Die Norweger verweisen auf die Aktion der Deutschen. (Foto: Vegard Wivestad/imago)

Neben der Kritik an dem Social-Media-Video mussten sich Löw und Kimmich auch der Frage stellen, ob alle Botschaften nicht vergebens seien, wenn man sie nicht mit einer Boykott-Drohung verbinde. "Generell bin ich der Meinung, dass wir für einen Boykott zehn Jahre zu spät dran sind", sagte Kimmich und spielte darauf an, dass die Weltmeisterschaft von der Fifa in einem umstrittenen Doppelverfahren bereits 2010 vergeben wurde. Dass mehrere Stimmen als gekauft gelten, muss man kaum noch erwähnen. "Ein Boykott hilft niemanden. Man kann mit so einem Turnier Aufmerksamkeit in der ganzen Welt erzeugen und Dinge in die Richtige Richtung bringen", sagte Löw.
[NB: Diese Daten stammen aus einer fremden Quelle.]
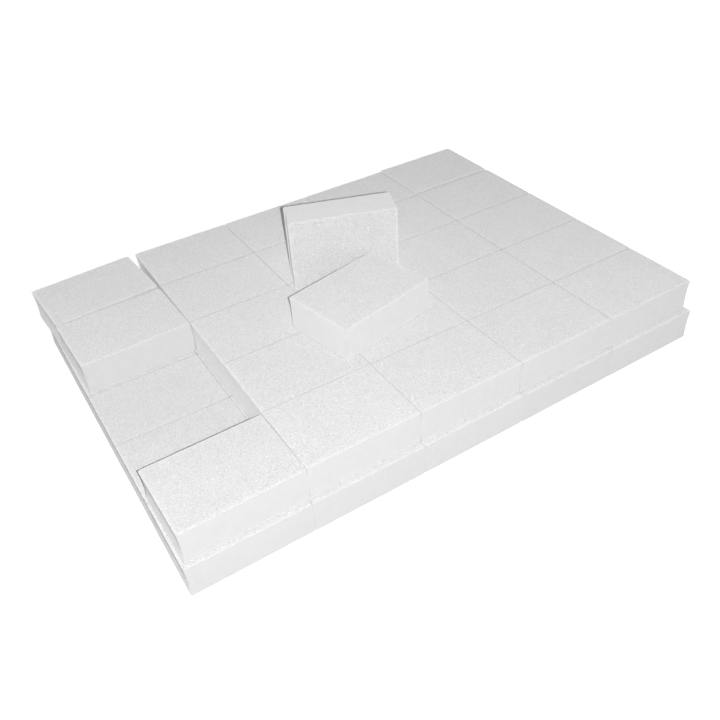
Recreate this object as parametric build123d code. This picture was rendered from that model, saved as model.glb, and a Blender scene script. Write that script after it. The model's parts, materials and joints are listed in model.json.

Tatsächlich sind auch Organisationen wie Amnesty International gegen einen Boykott. Sie fordern, den Druck auf Fifa und Katar zu erhöhen - das würde mehr bewirken.

Ob Deutschland am Sonntag gegen Rumänien eine weitere Aktion plant, weiß man nicht. Ansonsten ging es bei der Pressekonferenz noch ein bisschen ums Tagesaktuelle. Niklas Süle ist verletzungsbedingt abgereist, Löw will mit der gleichen Abwehr wie gegen Island auflaufen, Leon Goretzka und Leroy Sané haben leichte Probleme. Es ging tatsächlich ein bisschen unter, dass das Auswärtsspiel in Bukarest sportlich gesehen vielleicht die schwierigste Aufgabe auf dem Weg nach Katar ist.